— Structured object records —

begin

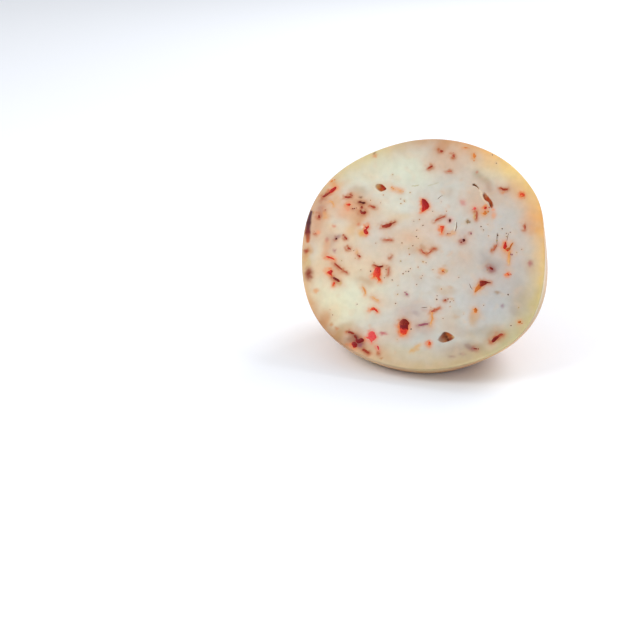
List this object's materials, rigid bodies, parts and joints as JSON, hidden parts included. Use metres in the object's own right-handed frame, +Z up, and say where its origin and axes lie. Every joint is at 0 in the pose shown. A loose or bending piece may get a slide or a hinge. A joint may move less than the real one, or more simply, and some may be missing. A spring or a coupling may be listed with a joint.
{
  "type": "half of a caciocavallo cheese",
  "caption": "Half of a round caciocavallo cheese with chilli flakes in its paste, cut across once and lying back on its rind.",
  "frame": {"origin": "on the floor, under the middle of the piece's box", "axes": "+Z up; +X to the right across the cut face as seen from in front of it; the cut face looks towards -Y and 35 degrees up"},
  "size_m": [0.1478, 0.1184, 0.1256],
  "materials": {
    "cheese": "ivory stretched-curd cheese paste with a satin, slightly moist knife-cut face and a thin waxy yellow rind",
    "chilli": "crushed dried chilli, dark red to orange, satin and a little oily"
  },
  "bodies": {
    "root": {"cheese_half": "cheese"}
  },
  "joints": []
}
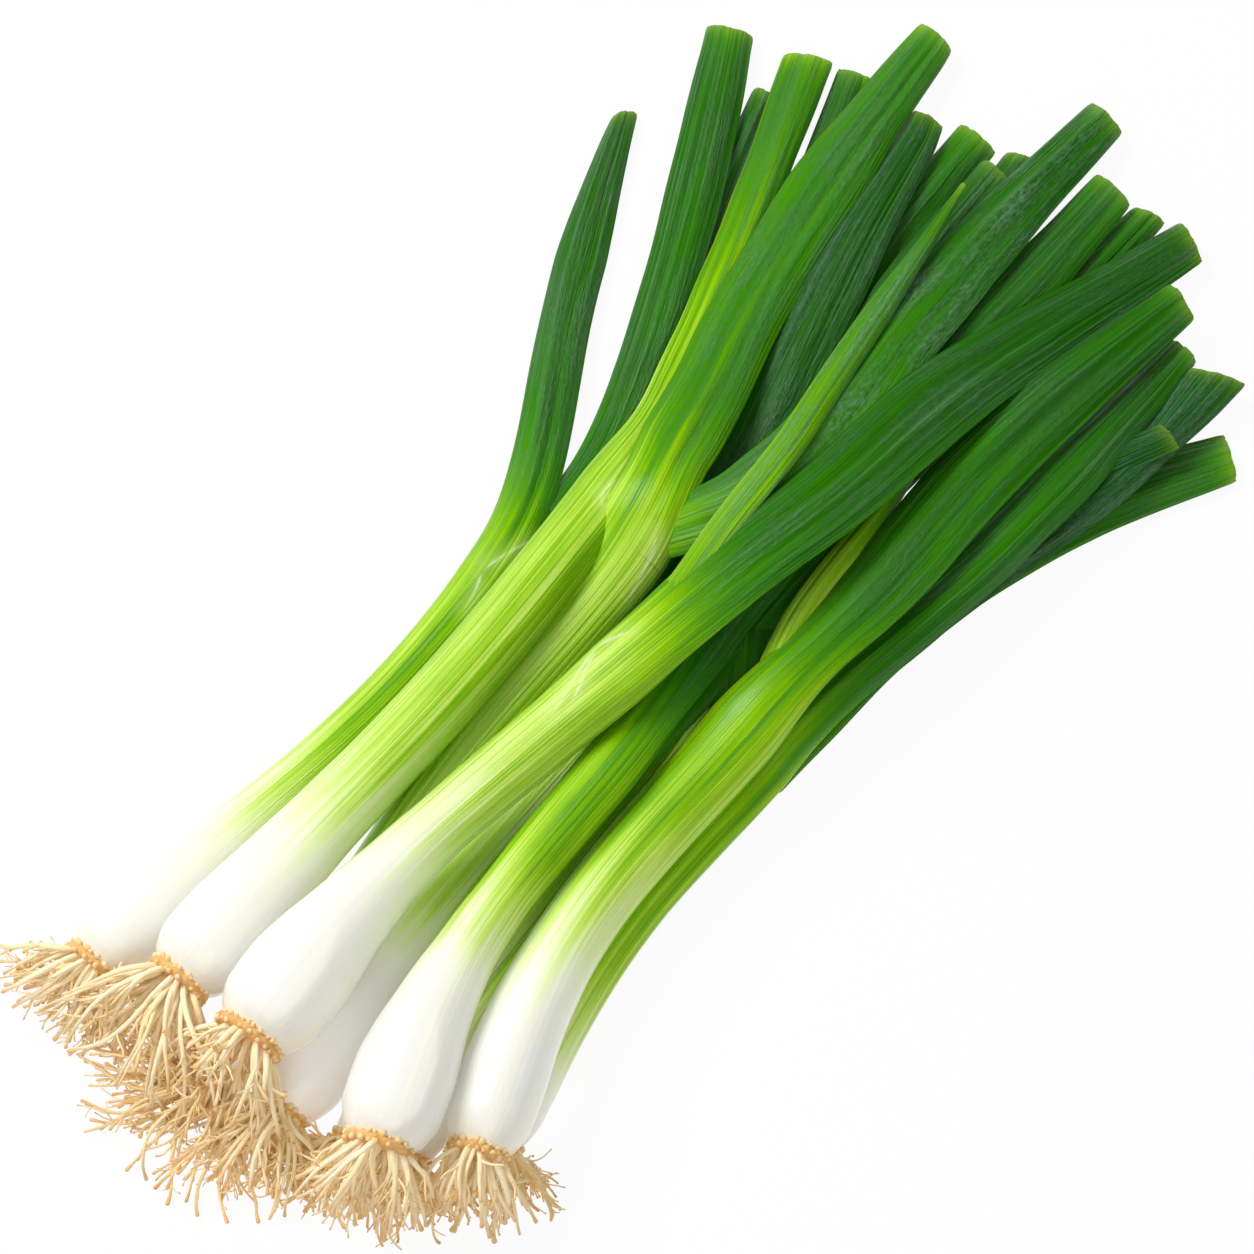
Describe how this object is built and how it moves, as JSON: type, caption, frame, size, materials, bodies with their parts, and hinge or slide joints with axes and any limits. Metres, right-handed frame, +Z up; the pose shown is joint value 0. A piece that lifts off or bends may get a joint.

end

— What to produce —
Pick out and copy the lines of the material that include the word "type".

— Solution —
  "type": "half of a caciocavallo cheese",
Describe how this object is built and how it moves, as JSON: type, caption, frame, size, materials, bodies with their parts, and hinge or slide joints with axes and any limits. Metres, right-handed frame, +Z up; the pose shown is joint value 0. A piece that lifts off or bends may get a joint.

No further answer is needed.